- [GIVEN TASK]: Copy every line that mentions the word "scene".

>> Begin RECORDED INFORMATION

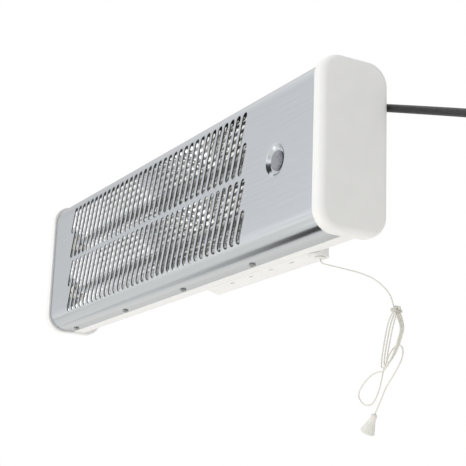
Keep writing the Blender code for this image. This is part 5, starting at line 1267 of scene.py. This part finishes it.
# %% World
LEVELS = (("X", -0.2, 1.0, 1.0, 0.60), ("X", -1.0, -0.785, 0.58, 1.0), ("Y", 0.0, 0.45, 1.0, 0.66),
          ("Z", -0.10, 0.38, 1.45, 1.0), ("Z", 0.45, 1.0, 1.0, 1.22))
WHITE = (1, 1, 1, 1)

world = bpy.data.worlds.new("studio")
scene.world = world
world.use_nodes = True
sky = world.node_tree
sky.nodes.clear()
direction = add_node(sky, "ShaderNodeTexCoord").outputs["Generated"]
parts = add_node(sky, "ShaderNodeSeparateXYZ", {"Vector": direction})
level = 1.0
for axis, start, end, low, high in LEVELS:
    change = add_node(sky, "ShaderNodeMapRange", {"Value": parts.outputs[axis], "From Min": start,
                                                  "From Max": end, "To Min": low, "To Max": high})
    level = add_node(sky, "ShaderNodeMath", {0: level, 1: change.outputs["Result"]},
                     operation="MULTIPLY").outputs[0]
surround = add_node(sky, "ShaderNodeBackground", {"Color": WHITE, "Strength": level})
seen = add_node(sky, "ShaderNodeBackground", {"Color": WHITE, "Strength": 1.0})
is_camera = add_node(sky, "ShaderNodeLightPath").outputs["Is Camera Ray"]
mixed = add_node(sky, "ShaderNodeMixShader", {0: is_camera, 1: surround.outputs[0], 2: seen.outputs[0]})
add_node(sky, "ShaderNodeOutputWorld", {"Surface": mixed.outputs[0]})
print("world levels:", len(LEVELS))

# %% [markdown]
# A soft key stands high in front of the heater, and a wide light just over the floor fills from below. Two
# more low lights brighten the steel above the dark line and the dish's other side. A last small one inside
# the cover's left end lights the reflector there, as the photograph shows it.

# %% Lights
LOW_Z = FLOOR_Z + 0.015


def add_softbox(name, place, target, size, power, colour=(1, 1, 1)):
    """Adds a rectangular area light that faces a target."""
    data = bpy.data.lights.new(name, "AREA")
    data.shape = "RECTANGLE"
    data.size, data.size_y = size
    data.energy = power
    data.color = colour
    light = bpy.data.objects.new(name, data)
    scene.collection.objects.link(light)
    light.location = place
    light.rotation_euler = (Vector(target) - Vector(place)).to_track_quat("-Z", "Y").to_euler()
    print(f"light: {name}, {power} W")


add_softbox("key", (0.3, -1.6, 0.6), (0, 0, 0), (1.2, 1.2), 2.3)
add_softbox("bounce", (0, -0.55, FLOOR_Z + 0.008), (0, -0.55, 1), (3.0, 2.2), 5.2, (1.0, 0.985, 0.96))
add_softbox("far glow", (-2.45, -1.67, LOW_Z), (-2.45, -1.67, 1), (3.1, 1.85), 6.5)
add_softbox("dish glow", (-0.18, -0.50, LOW_Z), (-0.18, -0.50, 1), (0.3, 0.3), 0.25)
add_softbox("end glow", (-0.2598, -0.0565, 0), (0, -0.0565, 0), (0.032, 0.116), 0.0165)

>> End RECORDED INFORMATION

- [RESULT OF THIS TASK]:
Keep writing the Blender code for this image. This is part 5, starting at line 1267 of scene.py. This part finishes it.
scene.world = world
    scene.collection.objects.link(light)